Marzo 1994. «Pronto, sono Scalfaro…». Il cuore mi saltò un battito. Il presidente continuò: «Buongiorno signora, la voglio ringraziare... e mi voglio complimentare… l'abbraccio affettuosamente e che il Signore benedica lei e la sua famiglia».
Non riuscivo a parlare. Balbettavo dei «Grazie…troppo buono…altrettanto di cuore…» e, intanto, mi davo della stupida per quel mutismo che mi attanagliava la gola. Avrei voluto rispondere: «Grazie Presidente, grazie per la lezione di vita.» Quante volte, noi abbiamo rimandato o dimenticato un saluto, un pensiero, un ringraziamento, una telefonata che avrebbe gratificato chi ci aveva ricordato? Lui, il Presidente, ha telefonato due volte in un giorno. Per ringraziarmi di un pensiero gentile che gli avevo scritto, nel richiedergli un autografo per mio figlio, e poi per salutare il ragazzo (17 anni), suo ammiratore e sostenitore politico.

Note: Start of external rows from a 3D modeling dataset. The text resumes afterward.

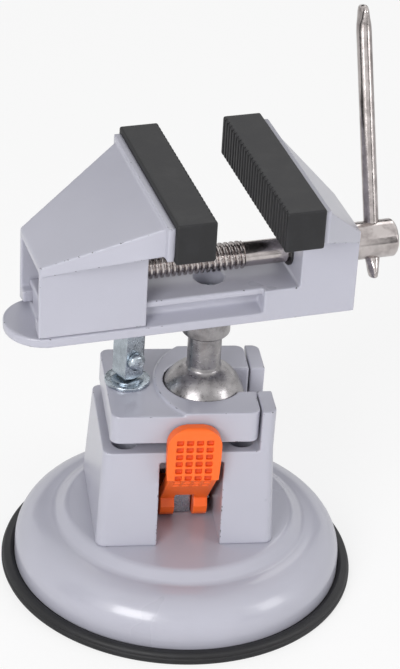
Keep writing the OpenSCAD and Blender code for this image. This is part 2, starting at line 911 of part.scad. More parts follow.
module tommy_bar() {
    down = bar_l - bar_up;
    color(nickel)
        at_bar() {
            translate([0, 0, -down + bar_flat_l / 2])
                cylinder(h = bar_l - bar_flat_l, r = bar_r);
            for (z = [-down, bar_up - bar_flat_l])
                intersection() {
                    translate([-bar_flat_t / 2, -bar_flat_w / 2, z])
                        cube([bar_flat_t, bar_flat_w, bar_flat_l]);
                    translate([0, 0, z]) cylinder(h = bar_flat_l, r = bar_flat_w / 2);
                }
        }
}

suction_pad();
base_dish();
tower();
tower_screws();
pull_stud();
pull_plate();
lever_pin();
suction_lever();
clamp_plate();
clamp_washer();
clamp_screw();
clamp_lever_pin();
clamp_lever();
ball_stud();
stud_collar();
bed_screw();
bed();
fixed_jaw_pad();
moving_jaw();
moving_jaw_pad();
lead_screw();
thrust_washer();
screw_hub();
tommy_bar();
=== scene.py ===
"""Looks of the suction base vise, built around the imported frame.

Each sub-assembly of the vise is a class that holds its sizes in millimetres, builds its skins and
hands them to the body that they move with. Each finish is a frozen dataclass that makes one
material. Lengths in the classes are millimetres; meshes are in metres.
"""
import json
import logging
import math
from dataclasses import dataclass
from enum import Enum
from typing import Sequence

import bmesh
import bpy
import numpy as np
from mathutils import Matrix, Vector


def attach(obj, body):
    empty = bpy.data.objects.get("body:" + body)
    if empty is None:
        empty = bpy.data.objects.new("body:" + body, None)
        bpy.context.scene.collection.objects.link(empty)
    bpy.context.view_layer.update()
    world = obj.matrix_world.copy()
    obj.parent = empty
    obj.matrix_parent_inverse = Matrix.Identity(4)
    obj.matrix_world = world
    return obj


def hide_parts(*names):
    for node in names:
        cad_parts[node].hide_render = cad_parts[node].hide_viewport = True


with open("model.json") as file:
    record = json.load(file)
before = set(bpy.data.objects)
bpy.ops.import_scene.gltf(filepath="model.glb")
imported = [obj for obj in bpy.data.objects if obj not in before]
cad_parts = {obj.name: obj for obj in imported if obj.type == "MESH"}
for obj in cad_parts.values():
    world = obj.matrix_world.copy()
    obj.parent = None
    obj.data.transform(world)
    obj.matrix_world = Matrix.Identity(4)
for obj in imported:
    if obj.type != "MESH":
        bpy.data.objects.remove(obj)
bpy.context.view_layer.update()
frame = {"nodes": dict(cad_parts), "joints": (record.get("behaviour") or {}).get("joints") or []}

LOG = logging.getLogger("suction_base_vise")
# One millimetre, and how near to each other points are joined, in metres
MM = 0.001
WELD = 2e-6
# How near to a plane a point counts as lying on it, in millimetres
NEAR = 0.05
# The angle from which an edge shows as sharp
SHARP = math.radians(42)
# Half the angle in a corner from which it is too straight for a fillet, in radians
STRAIGHT = 1.54
# The share of a side that the fillets at its two ends may take together
FILLET_ROOM = 0.98
# The values between which nearly all of a noise pattern lies
NOISE_LOW, NOISE_HIGH = 0.3, 0.7
HERE = Matrix.Identity(4)
Point = tuple[float, float]
Corner = tuple[float, float, float]
Colour = tuple[float, float, float, float]


class Slot(Enum):
    """The record's material slots."""

    ENAMEL = "lavender_paint"
    RUBBER = "black_rubber"
    ABS = "orange_plastic"
    NICKEL = "nickel"
    ZINC = "zinc"
    BLACK_STEEL = "black_steel"


class Relief(Enum):
    """How a plated piece was worked before, with the height in millimetres of what that leaves."""

    POLISHED = 0.002
    TURNED = 0.004
    CAST = 0.02


# ---------------------------------------------------------------- nodes and colours


def linear(hex_colour: str) -> Colour:
    """Turns an sRGB hex colour into linear values.

    Args:
        hex_colour: A # and six hex digits.

    Returns:
        Linear red, green and blue, and an alpha of 1.
    """
    digits = hex_colour.lstrip("#")
    shares = [int(digits[i:i + 2], 16) / 255 for i in (0, 2, 4)]
    red, green, blue = [s / 12.92 if s <= 0.04045 else ((s + 0.055) / 1.055) ** 2.4 for s in shares]
    return red, green, blue, 1.0


def per_mm(size: float) -> float:
    """Gives the texture scale whose features are about that many millimetres apart."""
    return 1 / (size * MM)


def add_node(tree: bpy.types.NodeTree, kind: str, inputs: dict | None = None,
             **settings: object) -> bpy.types.Node:
    """Adds a node with its settings, values and links.

    Args:
        tree: The node tree of a material or of the world.
        kind: The node's type name.
        inputs: A value or an output socket for each input, by its name or number.
        settings: The node's own properties.

    Returns:
        The new node.
    """
    node = tree.nodes.new(kind)
    for name, value in settings.items():
        setattr(node, name, value)
    for key, value in (inputs or {}).items():
        if isinstance(value, bpy.types.NodeSocket):
            tree.links.new(value, node.inputs[key])
        else:
            node.inputs[key].default_value = value
    return node


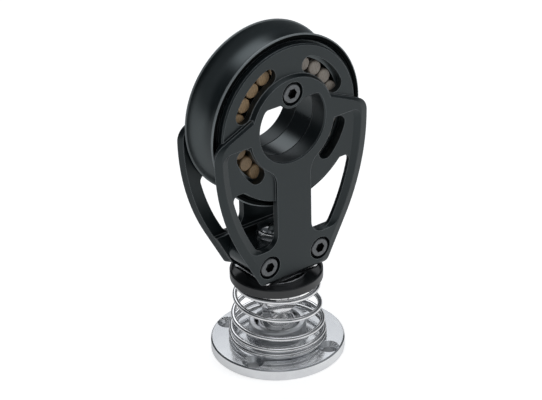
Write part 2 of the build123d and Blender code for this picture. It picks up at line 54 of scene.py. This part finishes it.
back = Vector((
    sin(camera_azimuth) * cos(camera_elevation),
    -cos(camera_azimuth) * cos(camera_elevation),
    sin(camera_elevation),
))
level = Vector((cos(camera_azimuth), sin(camera_azimuth), 0))
upright = back.cross(level)
right = cos(camera_roll) * level + sin(camera_roll) * upright
up = cos(camera_roll) * upright - sin(camera_roll) * level
camera = bpy.data.objects.new("camera", bpy.data.cameras.new("camera"))
camera.data.lens = camera_lens
camera.data.sensor_width = sensor_width
camera.data.clip_start = near_clip
camera.data.clip_end = far_clip
camera.matrix_world = Matrix.Translation(camera_eye) @ Matrix((right, up, back)).transposed().to_4x4()
bpy.context.scene.collection.objects.link(camera)
bpy.context.scene.camera = camera
bpy.context.scene.view_settings.view_transform = "Standard"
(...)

In quei giorni di battaglie elettorali e politiche, di attacchi più o meno velati al Quirinale, non osavo sperare che la mia richiesta arrivasse sulla sua scrivania, mi bastava un biglietto (magari mandato da una segretaria) con la sua firma, invece telefonò personalmente. «Signora, le spedirò…». Su al Colle c'era il Capo di Stato, ma l'uomo era giù con il popolo. Anche per questo, grazie presidente Scalfaro.
Marisa Colombo
Como
I biografi di Oscar Luigi Scalfaro, presidente della Repubblica emerito, sono concordi nel definirlo "uomo del dialogo", molto sensibile al contatto con la gente. Anche la sua strenua difesa della Carta costituzionale muoveva da questa premessa di fondo. «La Costituzione è nata dal dialogo fra le diverse forze politiche, abbiamo votato articolo per articolo, attenti ad ogni singola parola...» era solito ricordare, soprattutto quando parlava ai giovani, per i quali aveva sempre molte attenzioni. E l'episodio che lei ci ha ricordato conferma la sostanziale attendibilità di questo ritratto.